Платон Степанович снова открыл коробку из-под печенья. Он достал из нее старый снимок, сфотографированный на Polaroid.
– Фотография упрощает. Зато эта – цветная. – Он развернул снимок к Жанне, потом еще раз посмотрел на нее сам, чтобы сориентироваться. – Слева маленькая круглая женщина с рыжими волосами, которая подходила к вам на улице и назвала Жанной. Она вас узнала из-за овала лица, который сформировался уже в детстве, редкого цвета глаз. И наверное, еле уловимого сходства с родителями, которых она знала. А вы ее не помнили. Как мы уже выяснили, это ее столкнули лестницы в парке. Женщина рядом с ней похожа на ту, которая принесла вам письмо?
– Да, это она.
– Это ваша мать.
Стало слышно, как за окном шуршит в садовых деревьях ветер. В поселке продолжалась благополучная сельская жизнь во вкусе Вергилия, Чехова и Левитана. В гостиной же Абрамовых разбилось что-то, что уже нельзя было склеить.
– С самого начала мне резануло слух, что мать спрашивает у третьего человека, не сошла ли с ума ее дочь? Это, простите, что такое? Мать отведет ребенка к врачу и будет стоять вместе с ним против болезни. Она могла бы пригласить частного врача, который приехал бы инкогнито. И она именно подкинула эту идею. Причем женщине, которая, в силу конструкции, держать язык за зубами не в силах. Это не Жанна сторонилась людей, это от нее хотели отвадить всех, кого только можно. Но при этом использовать, «крышу, Жанна, оплати». Однако она была живая и все-таки вылезала к людям. Слух о том, что я за ней ухлестываю, той же природы, что и все остальные. Это дымовая завеса. И отца ее никто не убивал. Я надеюсь. Главное происходило в голове Жанны. Понимаете? Она верила, что женщина, пришедшая в ее дом с фальшивыми распашонками, сделанными из чужого старья, фотографиями, перекроенными в современном редакторе, и чужим паспортом, в который вклеена ее фотография, ее мать. Слишком сильный голод по любви испытывала Жанна. Это сделало ее слепой и всеядной. Сначала я думал, что речь идет о мошенничестве. Но все оказалось гораздо хуже.
– Как можно в двадцать первом веке выдавать себя за кого-то другого? – раздался голос с дивана.

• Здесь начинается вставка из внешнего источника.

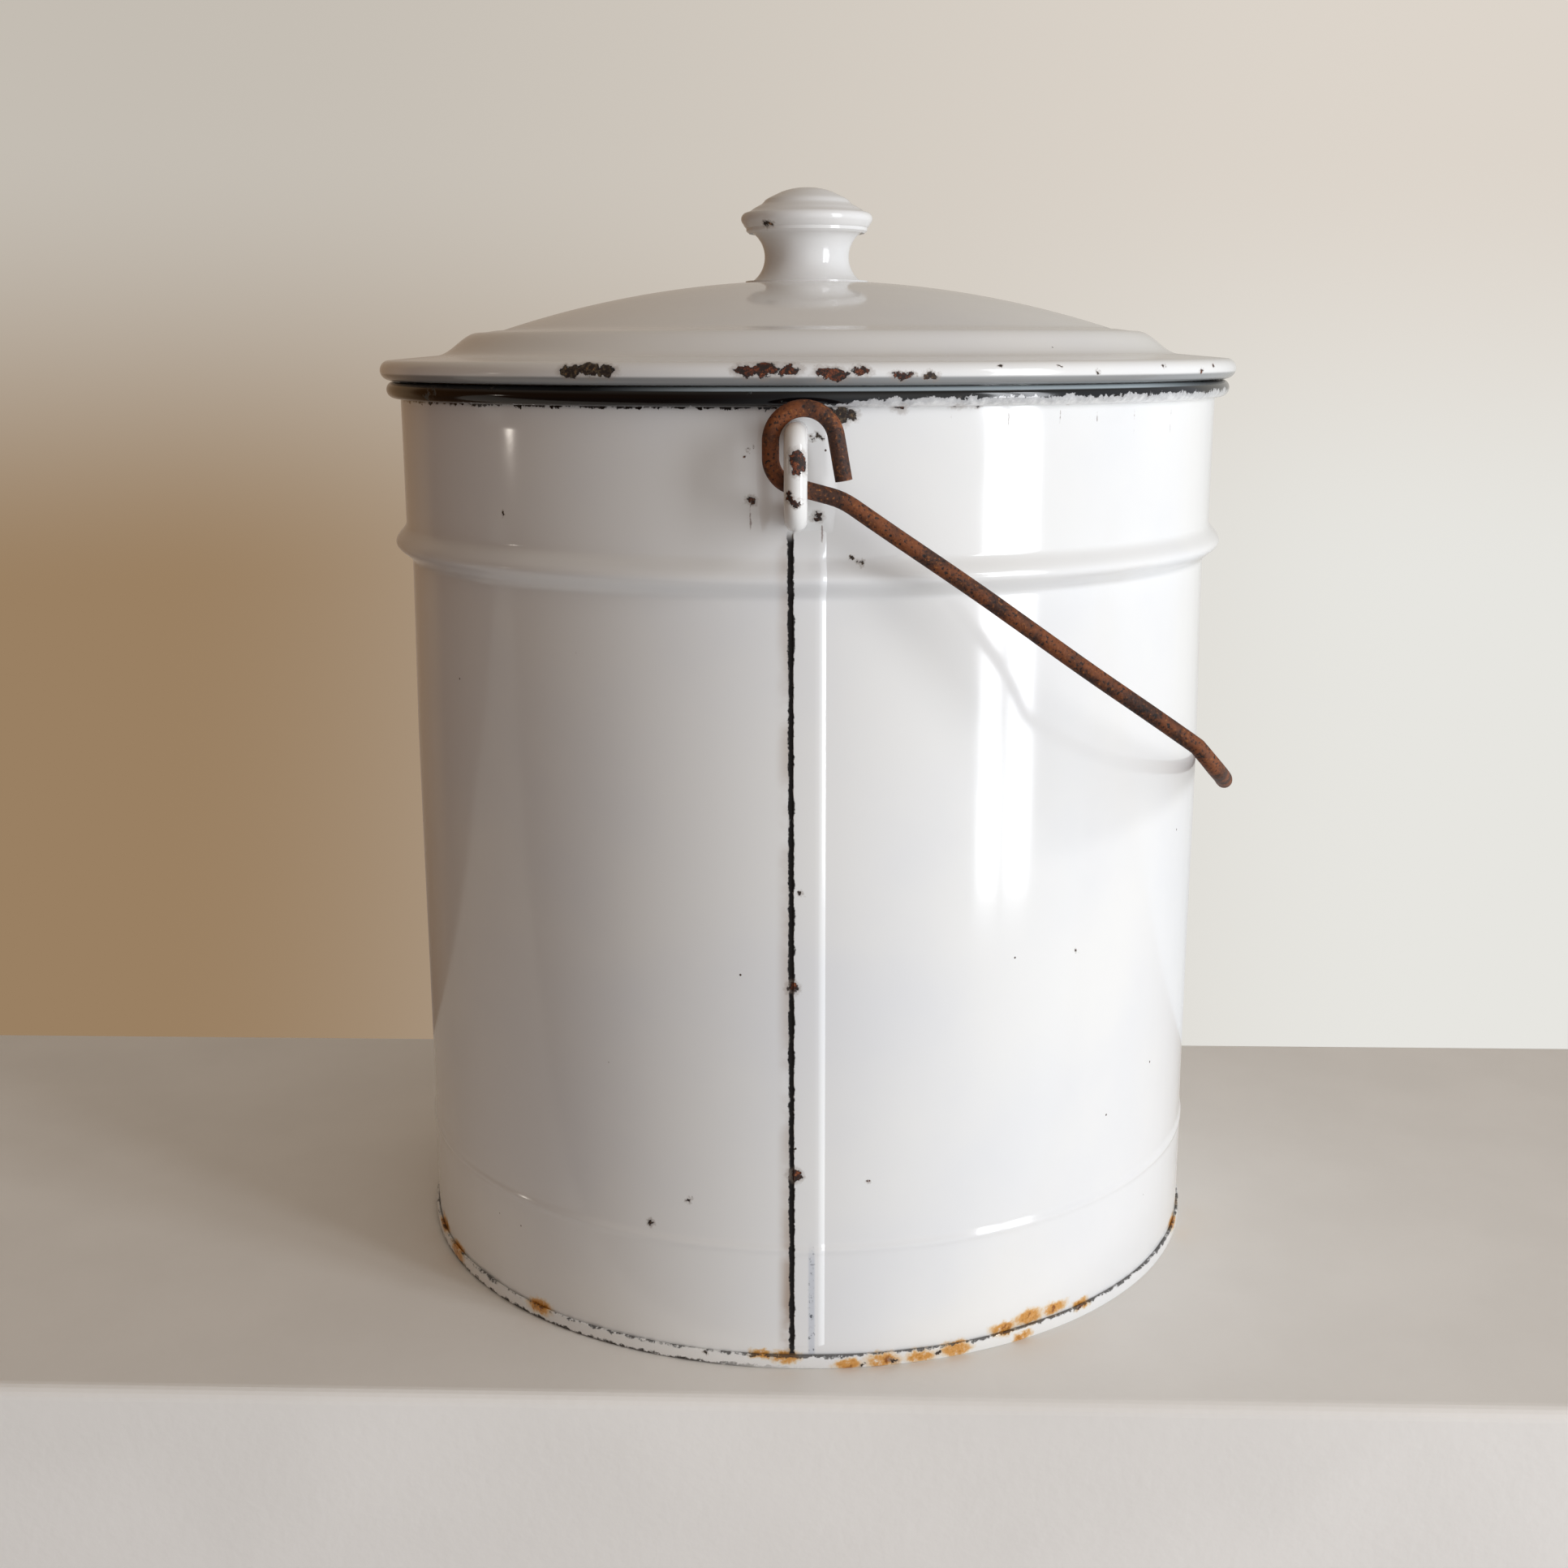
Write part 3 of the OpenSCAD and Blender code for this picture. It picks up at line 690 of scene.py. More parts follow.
def seam_strip(name, material):
    """The raised strip, as a closed mesh whose back is buried in the wall."""
    shape = bmesh.new()
    rings = []
    for z in (z for z in heights() if 4.9 < z < SEAM_TOP):
        front = []
        back = []
        for across in SEAM_COLUMNS:
            turn = (SEAM_X + SEAM_W * across) / WALL_R
            fade = min(1.0, (SEAM_TOP - z) / 3.0 + 0.15)
            r = wall_r(z) + seam_lift(across) * fade + 0.02
            front.append(shape.verts.new(Vector((r * math.sin(turn), -r * math.cos(turn), z)) * MM))
            r = wall_r(z) - 0.5
            back.append(shape.verts.new(Vector((r * math.sin(turn), -r * math.cos(turn), z)) * MM))
        rings.append(front + back[::-1])
    for low, high in zip(rings, rings[1:]):
        for i in range(len(low)):
            j = (i + 1) % len(low)
            shape.faces.new((low[i], low[j], high[j], high[i]))
    shape.faces.new(rings[0])
    shape.faces.new(rings[-1])
    mesh = bpy.data.meshes.new(name)
    shape.to_mesh(mesh)
    shape.free()
    mesh.materials.append(material)
    piece = bpy.data.objects.new(name, mesh)
    bpy.context.scene.collection.objects.link(piece)
    return settle(piece, 50.0)


side_seam = seam_strip("side_seam", WALL_ENAMEL)
ripple(side_seam)
wear(side_seam, "pail", "white_enamel")


# %% Floor pan
def foot_line(tree, place, ragged, colour):
    """Adds the thin dark line where the folded edge meets the wall, and a dark brown band at the very
    foot, to the left.
    """
    height = add(tree, "ShaderNodeSeparateXYZ", {0: ragged}, out="Z")
    side = add(tree, "ShaderNodeSeparateXYZ", {0: place}, out="X")
    blotch = add(tree, "ShaderNodeTexNoise", {"Vector": place, "Scale": 1 / 3, "Detail": 6.0,
                                             "Roughness": 0.8})
    # Dotted to the left, and nearly whole to the right.
    gaps = add(tree, "ShaderNodeMapRange", {"Value": side, "From Min": -60.0, "From Max": 40.0,
                                            "To Min": 0.50, "To Max": 0.38}, out="Result")
    dots = add(tree, "ShaderNodeMath", {0: blotch, 1: gaps}, operation="SUBTRACT")
    top = mask(tree, (height, 3.9, 4.3), (dots, 0.0, 0.05))
    colour = coat(tree, colour, "#2A2624", top, 0.85)
    # Dark brown at the very foot on the left, in blotches.
    colour = coat(tree, colour, "#2A211B", (height, 1.3, 0.5), (side, 10.0, -40.0),
                  (blotch, 0.36, 0.46))
    return colour, top


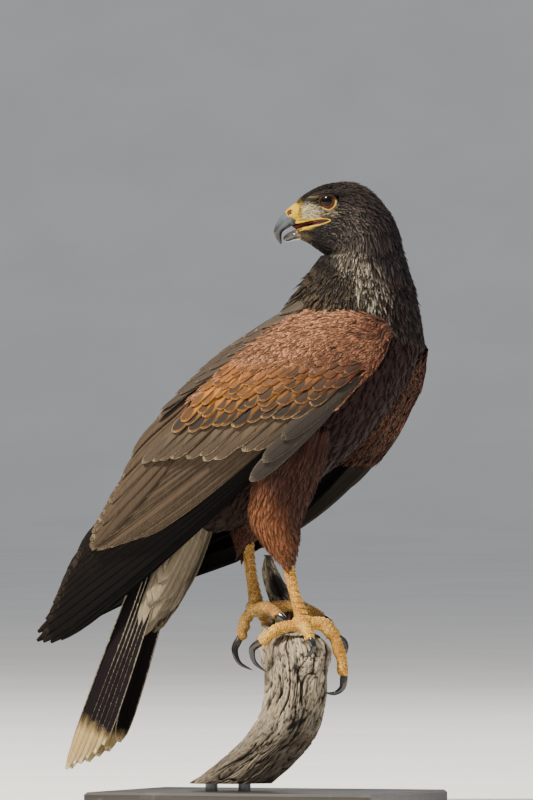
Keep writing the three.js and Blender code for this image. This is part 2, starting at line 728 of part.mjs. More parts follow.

– В том-то и дело. У меня нет точного слова для эмоции, которую я испытываю. Все это одновременно смешно, нелепо и страшно. Страшно от того, что это происходит на самом деле. Мы посмеялись бы с вами, если бы чью-то мать не сбросили с лестницы. Сначала преступник проник в дом, надеясь пограбить. Но потом осмотрелся, порыл документы. Полагаю, Жанна гораздо более богатая невеста, чем принято думать.
Правдорубов встрепенулся.
– Для меня это не имеет значения!
Жанна презрительно подняла бровь. Правдорубов ухмыльнулся в ответ. Получилось криво. Ему явно было дискомфортно от того, что «бедная овечка» вспомнила о том, что это она хозяйка положения. Это было ему не выгодно. И удар этот нанес ветхий филин из соседнего кресла. Без него все было хорошо, катилось, как по рельсам.
– Вы скудоумный манипулятор! – выплюнул Правдорубов в адвоката. Но никто даже не посмотрел в его сторону.
– Из-за забора кажется: вот он богатый дом, вынести из него деньги и ценности да убежать подальше. Но изнутри открываются другие перспективы. Зачем уходить с одной вишенкой, если можно присвоить себе целый вишневый сад? Войти в совсем другое общество?